9. Why do you think Jesus was so moved by Mary’s response to this whole situation?
Finally, John 11:38-44 says, “Then Jesus, deeply moved again, came to the tomb. It was a cave, and a stone lay against it. Jesus said, ‘Take away the stone.’ Martha, the sister of the dead man, said to him, ‘Lord, by this time there will be an odor, for he has been dead four days.’ Jesus said to her, ‘Did I not tell you that if you believed you would see the glory of God?’ So they took away the stone. And Jesus lifted up his eyes and said, ‘Father, I thank you that you have heard me. I knew that you always hear me, but I said this on account of the people standing around, that they may believe that you sent me.’ When he had said these things, he cried out with a loud voice, ‘Lazarus, come out.’ The man who had died came out, his hands and feet bound with linen strips, and his face wrapped with a cloth. Jesus said to them, ‘Unbind him, and let him go.’”

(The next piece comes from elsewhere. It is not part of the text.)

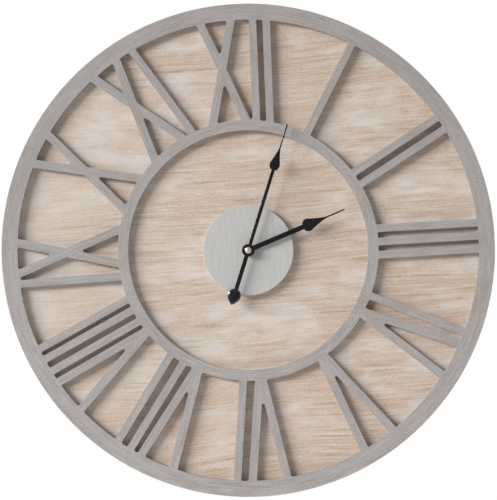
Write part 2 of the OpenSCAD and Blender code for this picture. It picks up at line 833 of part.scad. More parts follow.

10. Why did Jesus resurrect Lazarus from the dead?
11. At the moment Lazarus rose from the dead, what do you think was going through Martha’s head?
Martha was conflicted with the emotions of believing in Jesus and the reality of the situation. For four days, Mary and Martha grieved their brother’s death, and Jesus seemingly was nowhere to be found. For four days, grief and bitterness consumed these sisters. Yet, the key detail in this whole event that can easily be missed is, “Now Jesus loved Martha and her sister and Lazarus. So, when he heard that Lazarus was ill, he stayed two days longer in the place where he was” (John 11:5-6). Jesus’ actions are perfectly plotted and perfect in timing. Through His actions, Jesus shows us that His delays are not always denials. His delays are purposeful so in the delay, there would be greater glory given to God.
12. Why is it so hard for us to completely trust in God’s plan?
13. If God loves you enough to die on a cross, what situation in your life do you think God is not handling properly?